Two big chunks of SIUC coverage in the Southern, in both of which (believe it or not), our administrators come off quite well (not to worry: I'll find something to attack in a separate post). A front page story and special section on research publicize a variety of research accomplishments, and don't equate research with grant dollars, one of my least favorite administrative tacks (any such equation in the story seems largely to be the reporter's doing). And the Chancellor rather ably disputes a guest columnist's anecdotal argument that campus safety needs to be improved in order to attract women to campus.

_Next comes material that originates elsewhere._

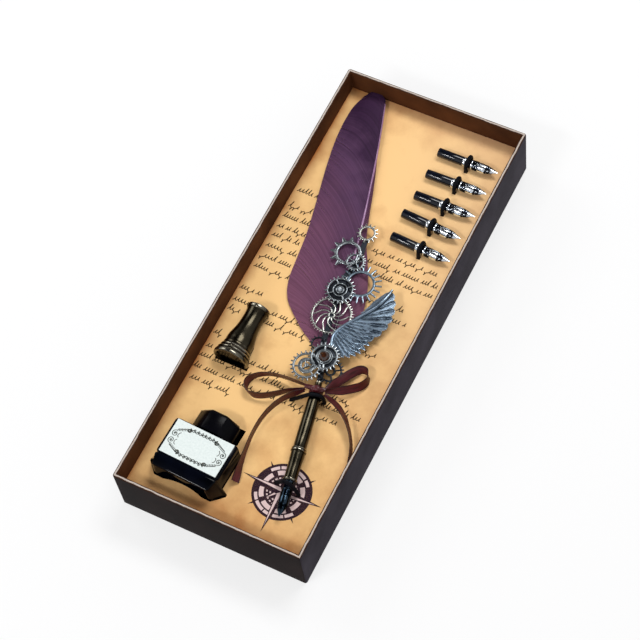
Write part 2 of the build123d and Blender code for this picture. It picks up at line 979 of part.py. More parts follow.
def make_left_gear():
    r = left_gear_radius
    stud_radius, stud_height = 0.2 * r, gear_thickness
    face = toothed_outline(22, r, 0.87 * r, turn=3) - ring(0.7 * r, 0.46 * r)
    face = face + spokes(3, 0.43 * r, 0.73 * r, spoke_width, turn=75)
    stud = sided_bar([
        (stud_radius, 0),
        (stud_radius, stud_height / 2),
        (0.6 * stud_radius, stud_height),
    ], stone_sides)
    top = pen_place * Pos(*left_gear_place, layer_high) * Rot(90, 0, 0) * stud
    return gear_at(left_gear_place, face, layer_middle) + top


def make_right_gear():
    r = right_gear_radius
    face = toothed_outline(20, r, 0.855 * r, turn=5) - ring(0.68 * r, 0.37 * r)
    face = face + spokes(4, 0.33 * r, 0.72 * r, spoke_width, turn=20)
    return gear_at(right_gear_place, face, layer_low)


def domed_stone(radius):
    """A cut stone: flat base, short girdle, two rings of facets and a flat table."""
    profile = [
        (radius, 0),
        (radius, stone_girdle),
        (0.82 * radius, 0.66 * stone_height),
        (0.45 * radius, stone_height),
    ]
    return Rot(90, 0, 0) * sided_bar(profile, stone_sides)


def make_clear_stone():
    return pen_place * Pos(*jewel_gear_place, layer_high) * domed_stone(clear_stone_radius)


def make_amber_stone():
    radius = amber_stone_radius - stone_fit
    return pen_place * Pos(*amber_gear_place, stack_top) * domed_stone(radius)


spine_route = [
    (0.0, spine_start),
    (0.0, spine_start + 2.5),
    (-1.6, 78.0),
    (-4.4, 92.0),
    (-4.1, 110.5),
    (-3.6, 128.0),
    (-2.6, 139.5),
    (1.2, 147.0),
    (2.7, 153.0),
    (2.5, 160.0),
    (2.8, 165.4),
]


def make_gear_spine():
    """Flat strip under the gears, from the neck to the last ring."""
    line = Polyline(*spine_route)
    strip = trace(line, spine_width)
    for across, along in spine_route[2:]:
        strip = strip + Pos(across, along) * Circle(spine_width / 2)
    body = Pos(0, 0, -spine_top) * extrude(strip, spine_thickness)
    return pen_place * body


# Wing

wing_edge = Spline(
    (1.9, 91.5),
    (3.0, 98.0),
    (7.0, 104.4),
    (14.5, 111.0),
    (22.6, 120.6),
    (27.6, 132.6),
)
primary_roots = ThreePointArc((18.0, 101.0), (12.6, 107.5), (19.5, 119.5))
primary_tips = ThreePointArc((25.6, 100.2), (33.2, 115.5), (28.2, 134.2))
covert_roots = ThreePointArc((1.8, 91.5), (6.2, 102.5), (15.5, 111.5))
covert_tips = ThreePointArc((5.5, 86.4), (17.4, 84.6), (25.6, 98.8))


def plume(root, tip, width):
    """One flat feather: narrow root, full middle and blunt point."""
    length = math.dist(root, tip)
    lean = math.degrees(math.atan2(tip[0] - root[0], tip[1] - root[1]))
    right = [(0.3, 0), (0.5, 0.55), (0.36, 0.9), (0, 1)]
    half = [(width * across, length * along) for across, along in right]
    other_half = [(-x, y) for x, y in reversed(half[:-1])]
    face = make_face(Polyline(*half, *other_half, close=True))
    return Pos(root[0], root[1]) * Rot(0, 0, -lean) * face


def plume_row(roots, tips, count, reach, width, low):
    """A fan of feathers from one arc, over a share of the way to the other."""
    row = []
    for number in range(count):
        way = (number + 0.25) / (count - 0.5)
        root_end = roots @ way
        tip_end = root_end + (tips @ way - root_end) * reach
        face = plume((root_end.X, root_end.Y), (tip_end.X, tip_end.Y), width)
        row.append(Pos(0, 0, low + 0.12 * (number % 2)) * extrude(face, wing_thickness))
    return row


def make_wing():
    """Long primaries and three rows of coverts fanned from a thick leading edge."""
    base = layer_middle
    step = wing_row_step
    width = long_plume_width
    rows = plume_row(primary_roots, primary_tips, 7, 1.0, width, base)
    rows += plume_row(covert_roots, covert_tips, 8, 1.0, 0.85 * width, base)
    rows += plume_row(covert_roots, covert_tips, 7, 0.72, 0.75 * width, base + step)
    rows += plume_row(covert_roots, covert_tips, 6, 0.45, 0.7 * width, base + 2 * step)
    arm = trace(wing_edge, wing_arm_width)
    body = (Pos(0, 0, base) * extrude(arm, wing_thickness + 3 * step)).fuse(*rows)
    over_gear = Pos(*amber_gear_place, layer_high) * Cylinder(
        amber_gear_radius + wing_gear_gap,
        stack_top,
        align=(Align.CENTER, Align.CENTER, Align.MIN),
    )
    return pen_place * (body - over_gear)


# Ribbon

knot_station = 59.2
knot_band_length = 4.4
knot_band_thickness = 0.6
knot_width = 11.5
knot_depth = 2.6
knot_across = -0.25



knot_left = knot_across - knot_width / 2 - 0.3
knot_right = knot_across + knot_width / 2 + 0.3
loop_left_route = [
    pen_point(knot_left, knot_station + 1.5),
    beside_mouth(-29.0, 58.6),
    beside_mouth(-40.0, 58.0),
    beside_mouth(-49.0, 55.0),
    beside_mouth(-54.4, 49.0),
    beside_mouth(-51.6, 42.0),
    beside_mouth(-43.4, 41.2),
    beside_mouth(-34.0, 46.4),
    beside_mouth(-26.0, 52.8),
    pen_point(knot_left, knot_station - 0.4),
]
loop_right_route = [
    pen_point(knot_right, knot_station + 1.6),
    beside_mouth(-1.6, 68.4),
    beside_mouth(2.6, 76.4),
    beside_mouth(7.0, 81.6),
    beside_mouth(11.8, 78.4),
    beside_mouth(11.2, 71.6),
    beside_mouth(5.4, 66.0),
    beside_mouth(-1.0, 61.6),
    pen_point(knot_right, knot_station - 0.1),
]
tail_left_route = [
    pen_point(knot_left, knot_station - 1.7),
    beside_mouth(-25.0, 48.6),
    beside_mouth(-30.2, 40.4),
    beside_mouth(-33.4, 30.6),
    beside_mouth(-34.2, 19.0),
    beside_mouth(-33.0, 7.0),
    beside_mouth(-31.4, -3.4),
    beside_mouth(-29.6, -12.5),
]
tail_right_route = [
    pen_point(knot_right, knot_station - 1.6),
    beside_mouth(1.8, 55.8),
    beside_mouth(9.4, 51.6),
    beside_mouth(15.6, 45.8),
    beside_mouth(20.6, 39.2),
    beside_mouth(24.2, 32.4),
    beside_mouth(26.0, 25.0),
]


def ribbon_strip(route, name):
    """A ribbon on edge along a level route, then tipped from its first point to the card."""
    path = smooth_route([(x, y, 0) for x, y in route])
    radii = ", ".join(f"{r:.1f}" for r in route_radii([(x, y, 0) for x, y in route]))
    print(f"{name}: length {path.length:.1f} mm, arc radii {radii}")
    start = Plane(origin=path @ 0, x_dir=(path % 0).cross(Vector(0, 0, 1)), z_dir=path % 0)
    strip = sweep(start * Rectangle(ribbon_thickness, ribbon_width), path)
    first = Vector(*route[0])
    far = max((Vector(x, y) for x, y in route), key=lambda p: (p - first).length)
    away = far - first
    low_point = card_top + ribbon_floor_gap
    drop = ribbon_top - ribbon_width - low_point
    tip = math.degrees(math.asin(drop / away.length))
    heading = math.degrees(math.atan2(away.Y, away.X))
    centre = (first.X, first.Y, ribbon_top - ribbon_width / 2)
    flat = Pos(-first.X, -first.Y, 0) * strip
    return Location(centre) * Rot(0, 0, heading) * Rot(0, tip, 0) * Rot(0, 0, -heading) * flat


def make_ribbon_knot():
    """A band round the barrel under a folded knot."""
    inner = barrel_radius_high + 0.02
    s, half = knot_station, knot_band_length / 2
    band = turned([
        (inner, s - half),
        (inner + knot_band_thickness, s - half),
        (inner + knot_band_thickness, s + half),
        (inner, s + half),
    ])
    low = inner + knot_band_thickness / 2
    lump = Pos(knot_across, s, low) * Box(
        knot_width,
        knot_band_length,
        knot_depth,
        align=(Align.CENTER, Align.CENTER, Align.MIN),
    )
    lump = chamfer(lump.edges().filter_by(Axis.Y), knot_depth * 0.3)
    core = turned([(0, s - half - 1), (inner, s - half - 1), (inner, s + half + 1), (0, s + half + 1)])
    return pen_place * (band + (lump - core))


def write_parts():
    os.makedirs("parts", exist_ok=True)
    shaft = make_feather_shaft()
    shank = make_nib_shank()
    point = make_nib_point()
    barrel = make_pen_barrel()
    nib_rear = Pos(0, shank_length, 0) * Rot(0, 0, 180)
    solids = {
        "tray_board": make_tray_board(),
        "tray_wrap": make_tray_wrap(),
        "base_paper": make_base_paper(),
        **make_foam(),
        "printed_card": make_printed_card(),
        "pen_tie_front": make_pen_tie_front(),
        "pen_tie_rear": make_pen_tie_rear(),
        "pen_stand": make_pen_stand(),
        "ink_bottle": make_ink_bottle(),
        "bottle_label": make_bottle_label(),
        "ink_cap": make_ink_cap(),
        "cap_liner": make_cap_liner(),
        "mouth_ring": pen_place * make_mouth_ring(),
        "pen_grip": pen_place * make_pen_grip(),
        "barrel_collar": pen_place * make_barrel_collar(),
        "pen_barrel": pen_place * barrel,
        "pen_neck": pen_place * make_pen_neck(),
        "gear_spine": make_gear_spine(),
        "feather_shaft": pen_place * shaft,
        "feather_vane_left": pen_place * (make_vane(vane_left_edge) - shaft),
        "feather_vane_right": pen_place * (make_vane(vane_right_edge) - shaft),
        "crown_gear": make_crown_gear(),
        "crescent_gear": make_crescent_gear(),
        "spoked_gear": make_spoked_gear(),
        "long_tooth_gear": make_long_tooth_gear(),
        "jewel_gear": make_jewel_gear(),
        "swirl_wheel": make_swirl_wheel(),
        "small_ring_gear": make_small_ring_gear(),
        "amber_gear": make_amber_gear(),
        "left_gear": make_left_gear(),
        "right_gear": make_right_gear(),
        "clear_stone": make_clear_stone(),
        "amber_stone": make_amber_stone(),
        "wing": make_wing(),
        "ribbon_knot": make_ribbon_knot(),
        "ribbon_loop_left": ribbon_strip(loop_left_route, "left loop"),
        "ribbon_loop_right": ribbon_strip(loop_right_route, "right loop"),
        "ribbon_tail_left": ribbon_strip(tail_left_route, "left tail"),
        "ribbon_tail_right": ribbon_strip(tail_right_route, "right tail"),
        "pen_nib_shank": pen_place * nib_rear * shank,
        "pen_nib_point": pen_place * nib_rear * point,
    }
    for number, nib in enumerate(spare_nibs, start=1):
        solids[f"nib_tie_{number}"] = make_nib_tie(nib)
        solids[f"nib_{number}_shank"] = nib_place(nib) * along_x(shank)
        solids[f"nib_{number}_point"] = nib_place(nib) * along_x(point)
    for name, solid in solids.items():
        export_step(solid, f"parts/{name}.step")


write_parts()
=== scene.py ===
"""Dresses the CAD frame of a quill pen gift box: paper tray, printed card, feather pen with cast
gears and wing, ribbon, spare nibs, ink bottle and pen stand."""

import math
import random
from functools import partial
from itertools import accumulate

import bmesh
import bpy
from mathutils import Matrix, Vector


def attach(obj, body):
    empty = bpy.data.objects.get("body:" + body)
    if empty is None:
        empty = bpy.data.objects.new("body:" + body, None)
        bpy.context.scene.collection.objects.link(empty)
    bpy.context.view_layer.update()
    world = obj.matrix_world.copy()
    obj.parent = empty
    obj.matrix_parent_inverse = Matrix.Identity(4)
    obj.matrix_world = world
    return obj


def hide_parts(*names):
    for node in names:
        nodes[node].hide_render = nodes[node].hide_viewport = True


bl_info = {
    "name": "Quill Pen Gift Box",
    "version": (1, 0, 0),
    "blender": (4, 5, 0),
    "location": "View3D > Sidebar > Gift Box",
    "description": "Builds a feather pen gift box over its CAD frame",
    "category": "Add Mesh",
}

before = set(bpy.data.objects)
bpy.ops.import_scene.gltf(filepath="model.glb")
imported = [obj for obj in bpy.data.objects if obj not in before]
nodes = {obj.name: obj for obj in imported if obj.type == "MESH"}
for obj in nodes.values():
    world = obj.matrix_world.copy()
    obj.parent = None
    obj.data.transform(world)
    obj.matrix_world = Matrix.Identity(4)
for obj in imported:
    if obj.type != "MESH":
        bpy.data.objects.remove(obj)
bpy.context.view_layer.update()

MM = 0.001
TURN = 2 * math.pi
# Points closer than this, in millimetres, are one
SAME_POINT = 0.0005

# The pen's own frame: Y along it from the mouth of its grip, X across it, Z up, in millimetres
PEN_MOUTH = (31.0, -111.01, 26.8)
PEN_TURN = math.radians(11.7)
CARD_TOP = 22.0
# Spare nibs: rear end of each one's shank and its turn in degrees
SPARE_NIBS = [
    (13.3, 128.5, 0.0), (13.2, 111.3, 1.0), (13.3, 94.4, 0.0), (12.0, 79.6, -4.0), (12.9, 62.1, -3.4),
]
NIB_AXIS = 25.3
PEN_NIB_REAR = 17.7


def place(x, y, z, turn=0.0):
    """Matrix that sets millimetres round an origin down in the frame's metres."""
    move = Matrix.Translation((x * MM, y * MM, z * MM)) @ Matrix.Rotation(turn, 4, "Z")
    return move @ Matrix.Scale(MM, 4)


IN_TRAY = Matrix.Scale(MM, 4)
ON_PEN = place(*PEN_MOUTH, PEN_TURN)
ON_BOTTLE = place(-26.3055, -138.601, 22.0, math.radians(-2.5))
ON_STAND = place(-38.0, -55.397, 27.0)


# Colours and nodes

def colour(text):
    """Linear colour of an sRGB hex value."""
    channels = [int(text[i:i + 2], 16) / 255 for i in (1, 3, 5)]
    linear = [c / 12.92 if c <= 0.04045 else ((c + 0.055) / 1.055) ** 2.4 for c in channels]
    return (*linear, 1.0)


def feed(node, inputs):
    """Gives a node its inputs: values, nodes or their outputs."""
    for key, value in inputs.items():
        if isinstance(value, bpy.types.Node):
            value = value.outputs[0]
        if isinstance(value, bpy.types.NodeSocket):
            node.id_data.links.new(value, node.inputs[key])
        else:
            node.inputs[key].default_value = value


def add_node(tree, kind, inputs=None, stops=(), **settings):
    """Adds one node with its settings, its inputs and the colour stops of a ramp."""
    node = tree.nodes.new(kind)
    for key, value in settings.items():
        setattr(node, key, value)
    feed(node, inputs or {})
    for _ in stops[2:]:
        node.color_ramp.elements.new(0.5)
    for i, (position, shade) in enumerate(stops):
        element = node.color_ramp.elements[i]
        element.position = position
        element.color = colour(shade) if isinstance(shade, str) else shade
    return node


def start_finish(name, sockets):
    """A material, what adds its nodes, and its shader with plain values on the shader's own sockets."""
    material = bpy.data.materials.new(name)
    material.use_nodes = True
    material.node_tree.nodes.clear()
    add = partial(add_node, material.node_tree)
    shader = add("ShaderNodeBsdfPrincipled", sockets)
    add("ShaderNodeOutputMaterial", {"Surface": shader})
    return material, add, shader


# Objects and meshes

def new_object(name, data):
    """A new object with its data, in the scene."""
    thing = bpy.data.objects.new(name, data)
    bpy.context.scene.collection.objects.link(thing)
    return thing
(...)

My own guess, for what it is worth, is that the campus safety issue is largely driven by people who expect Carbondale and SIUC to resemble a small town with a homogenous student body drawn from the surrounding area (i.e., not including lots of people, including lots of black people, from Chicagoland). There are, by God, even lots of Arabic speakers on campus (with my window open the other day I heard their voices drifting in from outside Faner, giving me a delightful feeling that I was at someplace international--but not all will find this delightful). Hence I think the Chancellor started her reply exactly in the right way, by making campus diversity a plus (though she spoke mainly of international diversity). I'm not sure how we can better attract people who want Carbondale to be less, well, other, save by playing up diversity as a positive, and citing the figures that the Chancellor cites, which show that crime at SIUC is no worse and no better than one would expect from a university this size.